** BEGIN Data shown **
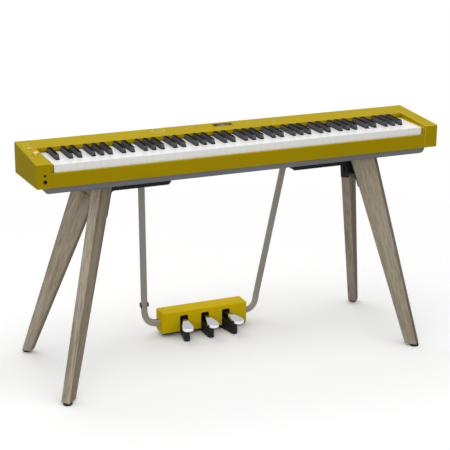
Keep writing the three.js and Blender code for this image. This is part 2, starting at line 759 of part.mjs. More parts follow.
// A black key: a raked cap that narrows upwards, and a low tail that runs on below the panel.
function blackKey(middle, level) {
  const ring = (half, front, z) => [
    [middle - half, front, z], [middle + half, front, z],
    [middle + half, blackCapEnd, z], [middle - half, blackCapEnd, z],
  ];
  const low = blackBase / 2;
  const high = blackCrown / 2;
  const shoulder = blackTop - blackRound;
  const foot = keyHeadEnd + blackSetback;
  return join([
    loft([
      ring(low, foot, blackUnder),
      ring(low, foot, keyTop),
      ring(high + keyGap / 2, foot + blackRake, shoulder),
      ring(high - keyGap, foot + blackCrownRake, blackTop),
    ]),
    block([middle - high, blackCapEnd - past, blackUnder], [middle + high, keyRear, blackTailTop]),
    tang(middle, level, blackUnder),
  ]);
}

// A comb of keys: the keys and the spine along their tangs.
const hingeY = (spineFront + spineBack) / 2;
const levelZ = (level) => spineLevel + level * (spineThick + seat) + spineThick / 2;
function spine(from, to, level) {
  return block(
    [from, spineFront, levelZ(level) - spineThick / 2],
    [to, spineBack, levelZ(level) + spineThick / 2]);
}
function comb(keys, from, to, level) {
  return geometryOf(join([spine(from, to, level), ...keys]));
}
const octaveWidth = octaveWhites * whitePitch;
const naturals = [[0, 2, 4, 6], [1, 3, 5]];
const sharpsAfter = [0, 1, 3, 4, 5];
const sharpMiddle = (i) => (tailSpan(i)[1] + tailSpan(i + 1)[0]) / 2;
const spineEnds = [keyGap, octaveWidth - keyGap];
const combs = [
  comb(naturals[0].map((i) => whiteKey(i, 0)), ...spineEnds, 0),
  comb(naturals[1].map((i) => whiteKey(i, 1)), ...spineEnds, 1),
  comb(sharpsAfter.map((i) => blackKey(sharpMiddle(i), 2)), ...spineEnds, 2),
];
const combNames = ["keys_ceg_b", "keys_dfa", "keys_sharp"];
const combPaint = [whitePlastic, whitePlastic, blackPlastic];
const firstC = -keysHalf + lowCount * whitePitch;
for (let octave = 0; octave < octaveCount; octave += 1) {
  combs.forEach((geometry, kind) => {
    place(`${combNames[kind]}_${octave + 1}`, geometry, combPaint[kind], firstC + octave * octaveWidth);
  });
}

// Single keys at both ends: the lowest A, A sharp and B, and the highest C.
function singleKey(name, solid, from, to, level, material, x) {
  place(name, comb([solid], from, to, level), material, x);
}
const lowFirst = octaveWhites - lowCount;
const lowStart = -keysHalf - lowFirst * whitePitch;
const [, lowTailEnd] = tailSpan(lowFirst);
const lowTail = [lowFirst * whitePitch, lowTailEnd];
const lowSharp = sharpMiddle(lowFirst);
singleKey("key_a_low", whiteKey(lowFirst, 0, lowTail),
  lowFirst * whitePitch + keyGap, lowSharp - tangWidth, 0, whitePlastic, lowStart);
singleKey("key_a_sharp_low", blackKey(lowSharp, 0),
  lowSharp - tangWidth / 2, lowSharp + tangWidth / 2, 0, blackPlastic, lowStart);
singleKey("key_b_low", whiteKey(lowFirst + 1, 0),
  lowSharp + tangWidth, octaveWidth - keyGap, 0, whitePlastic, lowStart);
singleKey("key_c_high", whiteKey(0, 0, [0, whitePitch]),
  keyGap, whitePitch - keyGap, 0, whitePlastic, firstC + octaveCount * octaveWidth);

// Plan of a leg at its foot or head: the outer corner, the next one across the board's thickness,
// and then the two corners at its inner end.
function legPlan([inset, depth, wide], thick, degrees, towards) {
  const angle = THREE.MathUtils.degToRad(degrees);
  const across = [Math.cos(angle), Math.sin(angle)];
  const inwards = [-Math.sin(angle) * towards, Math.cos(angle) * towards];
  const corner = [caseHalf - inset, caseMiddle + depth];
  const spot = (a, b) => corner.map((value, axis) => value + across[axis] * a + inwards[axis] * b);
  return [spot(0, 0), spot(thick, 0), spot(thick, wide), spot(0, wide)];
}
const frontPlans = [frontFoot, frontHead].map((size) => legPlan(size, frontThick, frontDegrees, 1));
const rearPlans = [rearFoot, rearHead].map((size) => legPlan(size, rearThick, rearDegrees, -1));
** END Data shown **
#### Description of the task:
Write the material out again in its entirety, exactly as shown.

#### Result of this exercise:
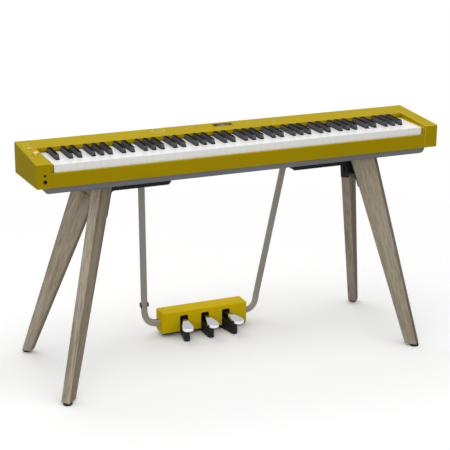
Keep writing the three.js and Blender code for this image. This is part 2, starting at line 759 of part.mjs. More parts follow.
// A black key: a raked cap that narrows upwards, and a low tail that runs on below the panel.
function blackKey(middle, level) {
  const ring = (half, front, z) => [
    [middle - half, front, z], [middle + half, front, z],
    [middle + half, blackCapEnd, z], [middle - half, blackCapEnd, z],
  ];
  const low = blackBase / 2;
  const high = blackCrown / 2;
  const shoulder = blackTop - blackRound;
  const foot = keyHeadEnd + blackSetback;
  return join([
    loft([
      ring(low, foot, blackUnder),
      ring(low, foot, keyTop),
      ring(high + keyGap / 2, foot + blackRake, shoulder),
      ring(high - keyGap, foot + blackCrownRake, blackTop),
    ]),
    block([middle - high, blackCapEnd - past, blackUnder], [middle + high, keyRear, blackTailTop]),
    tang(middle, level, blackUnder),
  ]);
}

// A comb of keys: the keys and the spine along their tangs.
const hingeY = (spineFront + spineBack) / 2;
const levelZ = (level) => spineLevel + level * (spineThick + seat) + spineThick / 2;
function spine(from, to, level) {
  return block(
    [from, spineFront, levelZ(level) - spineThick / 2],
    [to, spineBack, levelZ(level) + spineThick / 2]);
}
function comb(keys, from, to, level) {
  return geometryOf(join([spine(from, to, level), ...keys]));
}
const octaveWidth = octaveWhites * whitePitch;
const naturals = [[0, 2, 4, 6], [1, 3, 5]];
const sharpsAfter = [0, 1, 3, 4, 5];
const sharpMiddle = (i) => (tailSpan(i)[1] + tailSpan(i + 1)[0]) / 2;
const spineEnds = [keyGap, octaveWidth - keyGap];
const combs = [
  comb(naturals[0].map((i) => whiteKey(i, 0)), ...spineEnds, 0),
  comb(naturals[1].map((i) => whiteKey(i, 1)), ...spineEnds, 1),
  comb(sharpsAfter.map((i) => blackKey(sharpMiddle(i), 2)), ...spineEnds, 2),
];
const combNames = ["keys_ceg_b", "keys_dfa", "keys_sharp"];
const combPaint = [whitePlastic, whitePlastic, blackPlastic];
const firstC = -keysHalf + lowCount * whitePitch;
for (let octave = 0; octave < octaveCount; octave += 1) {
  combs.forEach((geometry, kind) => {
    place(`${combNames[kind]}_${octave + 1}`, geometry, combPaint[kind], firstC + octave * octaveWidth);
  });
}

// Single keys at both ends: the lowest A, A sharp and B, and the highest C.
function singleKey(name, solid, from, to, level, material, x) {
  place(name, comb([solid], from, to, level), material, x);
}
const lowFirst = octaveWhites - lowCount;
const lowStart = -keysHalf - lowFirst * whitePitch;
const [, lowTailEnd] = tailSpan(lowFirst);
const lowTail = [lowFirst * whitePitch, lowTailEnd];
const lowSharp = sharpMiddle(lowFirst);
singleKey("key_a_low", whiteKey(lowFirst, 0, lowTail),
  lowFirst * whitePitch + keyGap, lowSharp - tangWidth, 0, whitePlastic, lowStart);
singleKey("key_a_sharp_low", blackKey(lowSharp, 0),
  lowSharp - tangWidth / 2, lowSharp + tangWidth / 2, 0, blackPlastic, lowStart);
singleKey("key_b_low", whiteKey(lowFirst + 1, 0),
  lowSharp + tangWidth, octaveWidth - keyGap, 0, whitePlastic, lowStart);
singleKey("key_c_high", whiteKey(0, 0, [0, whitePitch]),
  keyGap, whitePitch - keyGap, 0, whitePlastic, firstC + octaveCount * octaveWidth);

// Plan of a leg at its foot or head: the outer corner, the next one across the board's thickness,
// and then the two corners at its inner end.
function legPlan([inset, depth, wide], thick, degrees, towards) {
  const angle = THREE.MathUtils.degToRad(degrees);
  const across = [Math.cos(angle), Math.sin(angle)];
  const inwards = [-Math.sin(angle) * towards, Math.cos(angle) * towards];
  const corner = [caseHalf - inset, caseMiddle + depth];
  const spot = (a, b) => corner.map((value, axis) => value + across[axis] * a + inwards[axis] * b);
  return [spot(0, 0), spot(thick, 0), spot(thick, wide), spot(0, wide)];
}
const frontPlans = [frontFoot, frontHead].map((size) => legPlan(size, frontThick, frontDegrees, 1));
const rearPlans = [rearFoot, rearHead].map((size) => legPlan(size, rearThick, rearDegrees, -1));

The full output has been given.